Nous estimons que cette réponse ne répond pas assez concrètement à la question de P. Kutter car elle traite des pratiques passées et non de la manière de garantir la qualité dans l’enseignement supérieur face au nombre croissant d’instituts étrangers. De même, il n’est pas répondu à la question 3, à savoir si la Confédération a pour objectif d’ouvrir davantage l’accès au marché du travail aux diplômes HES en facilitant les instituts de niveau HES.
4. «L’articulation entre les offres de formation générale et celles de la formation professionnelle est une force du système éducatif suisse. C’est la raison pour laquelle la Confédération et les cantons s’engagent ensemble pour que les différentes offres gardent chacune un profil marqué. Les professionnels qui possèdent un certificat fédéral de capacité ou un titre équivalent peuvent obtenir dans une Ecole supérieure un diplôme du degré tertiaire reconnu au niveau fédéral. L’accréditation d’une école en tant qu’institut de niveau HES, qui est certes longue et complexe, repose sur des critères clairement définis par la LEHE. Ces instituts doivent par exemple faire de la recherche appliquée en plus de l’enseignement.»

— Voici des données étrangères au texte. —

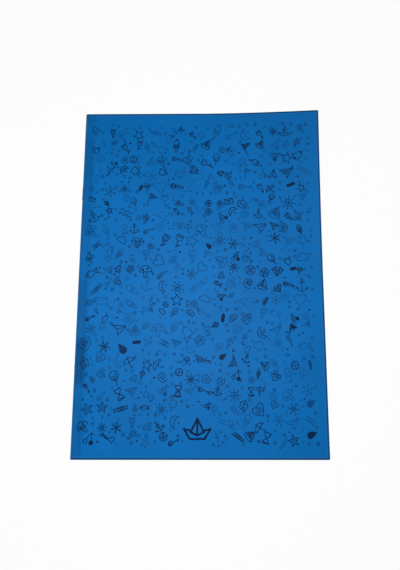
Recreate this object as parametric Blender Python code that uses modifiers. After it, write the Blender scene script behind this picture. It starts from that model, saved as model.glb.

La force du système éducatif suisse est certes soulignée, mais la réponse ne donne aucune indication sur la manière dont la Confédération s’engage précisément en faveur des offres de formation générale et professionnelle. Et il est légitime de se demander si l’on mesure les choses à la même aune, par exemple en matière de financement. La question de savoir s’il serait dans l’intérêt de la Confédération que les Ecoles supérieures visent une accréditation en tant qu’institut de niveau haute école spécialisée afin de proposer des programmes de formation plus flexibles et plus adaptés au marché, n’est pas clairement abordée. Comment la Confédération évaluerait-elle les effets potentiels à long terme d’une telle évolution sur le système éducatif suisse, notamment en ce qui concerne la caractérisation des Ecoles supérieures et des hautes écoles spécialisées ? La question de savoir comment les Ecoles supérieures peuvent réagir plus rapidement aux changements de l’offre n’est pas non plus abordée.